A puller beats brute force

A puller for stuck wheels or hubs is the clean answer when rust is fierce. It applies even force and does not rely on wild swings. If you own one, use it. If not, a rental is cheaper than a cracked alloy wheel.

Method Best use Watch out for
Sidewall kicks Mild rust bond Car must be stable and nuts partly on
Dead-blow mallet Moderate seizure Do not strike bare alloy face
Penetrating oil Early loosening Needs time and repeated movement
Rocking with tire touching ground Stubborn bond with safe load shift Keep the wheel trapped by loosened nuts
Wood block from the back side Wheel with good rear access Avoid brake lines, dust shields, and studs
Hub or wheel puller Heavy corrosion Wrong setup can damage studs or bearings

What to do after the wheel comes off

Don’t slap the wheel back on and call it done. Clean the hub face and the wheel’s center bore with a wire brush or abrasive pad until the loose rust is gone. Wipe the dust away so the wheel sits flat.

Then check the studs, lug nuts, rotor hat, and wheel bore for cracks, distortion, or deep pitting. If the wheel fought you that hard, there’s a fair shot the mounting faces are rough enough to cause vibration later.

A thin smear of anti-seize on the hub lip can help stop the next rust bond, but use a tiny amount and keep it off the stud threads, nut seats, rotor friction surface, and wheel face. Too much grease on the wrong spot can change clamp load and make the wheel seat poorly.

Reinstall the wheel by hand, snug the nuts in a star pattern, lower the car, and torque to the vehicle spec. Then recheck the torque after a short drive if your manual calls for it.

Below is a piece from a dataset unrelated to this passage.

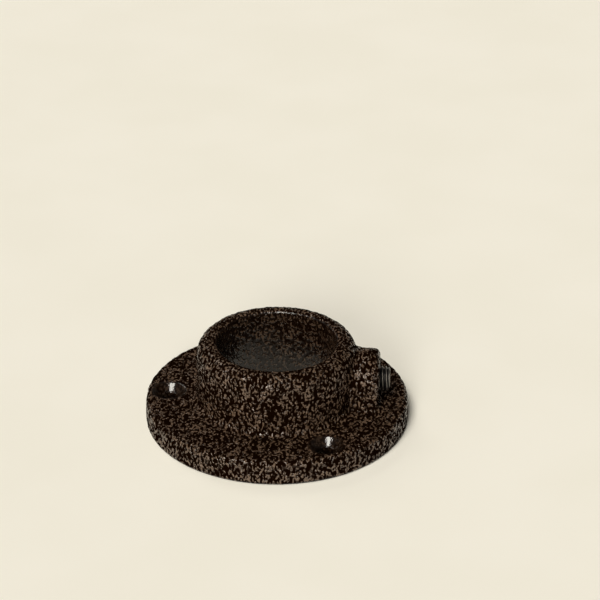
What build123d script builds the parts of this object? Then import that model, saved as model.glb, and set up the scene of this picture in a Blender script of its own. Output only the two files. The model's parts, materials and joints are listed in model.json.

When to stop and hand it off

Call it a day and get shop help if the jack setup feels sketchy, the wheel is still frozen after repeated mild-force attempts, or the brake assembly seems to be hanging the wheel in place. The same goes for split rims, trucks with severe corrosion, and wheels that need heat near sensors.

A seized wheel is annoying, but it’s beatable with patience and the right order. Start safe, keep the force controlled, and clean the hub before the wheel goes back on. That cleanup step is what keeps this from turning into the same fight next season.